Norovirus arrives for ChristmasPublished 10:26pm Thursday, December 12, 2013
A Chesapeake-based Virginia Department of Health epidemiologist says anecdotal evidence suggests the norovirus seasonal stomach bug has hit the area already.
“I have had anecdotal cases — it appears we have had some cases in Chesapeake,” Lisa Engle said. “It would be surprising if it wasn’t in Suffolk (also).”
The department says its data indicates norovirus is arriving in the state in time for the holidays.
It says it analyzes disease dynamics via data collected from emergency departments and urgent care centers.
“By tracking current disease surveillance data and applying that to established historical data trends, our experts are able to define baselines and thresholds for disease activity and make evidence-based predictions of when certain seasonal illnesses, like norovirus, will increase,” State Health Commissioner Cynthia C. Romero said in a news release Thursday.
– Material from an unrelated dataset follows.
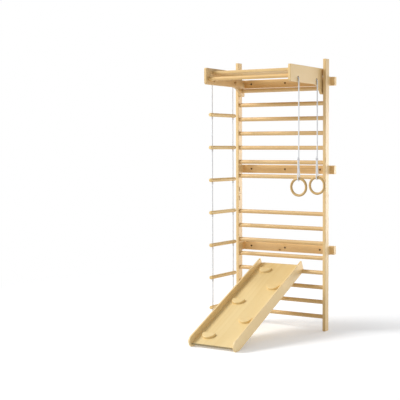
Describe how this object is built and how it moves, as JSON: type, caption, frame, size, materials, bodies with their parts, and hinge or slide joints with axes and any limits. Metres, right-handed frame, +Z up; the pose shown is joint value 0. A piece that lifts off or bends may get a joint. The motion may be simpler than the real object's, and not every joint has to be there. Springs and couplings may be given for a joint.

“Based on current data analysis, we expect to see an increase in norovirus illness and outbreaks in Virginia over the next few weeks.”
Last season saw 184 norovirus outbreaks in Virginia, the department says.
The illness can have a big impact on day care centers, prisons and jails, schools, nursing homes and other such facilities, which the department says it works closely with to minimize.
The highly contagious gastrointestinal virus causes vomiting, diarrhea and abdominal cramping. Engle said it hangs around throughout the year, however it spreads to more people during winter.
“It’s just like the flu, it’s a virus that changes every year,” Engle said. “A lot of the time, more than one strain will be circulating.”
She stressed the importance of washing hands, which she said was the single most effective way of combating spread of the bug.
And while the holidays mean families coming together, Engle says that’s not such a good idea if norovirus is present — especially where children and the elderly are concerned.
“Families really like to visit nursing homes and assisted-living facilities,” she said. “They will bring the kids in to see grandma for the holidays.”
But if grandma or the grandson/daughter is sick, Engle added this should be avoided.
The department also recommends disinfecting contaminated surfaces with bleach-based household cleaners, washing soiled clothing and linens with hot water detergent, and not preparing food for others if sick.
Norovirus normally does not require hospital care, the department says. It advises keeping up fluids to avoid dehydration, especially in children and the elderly, and seeking medical care if severe dehydration sets in.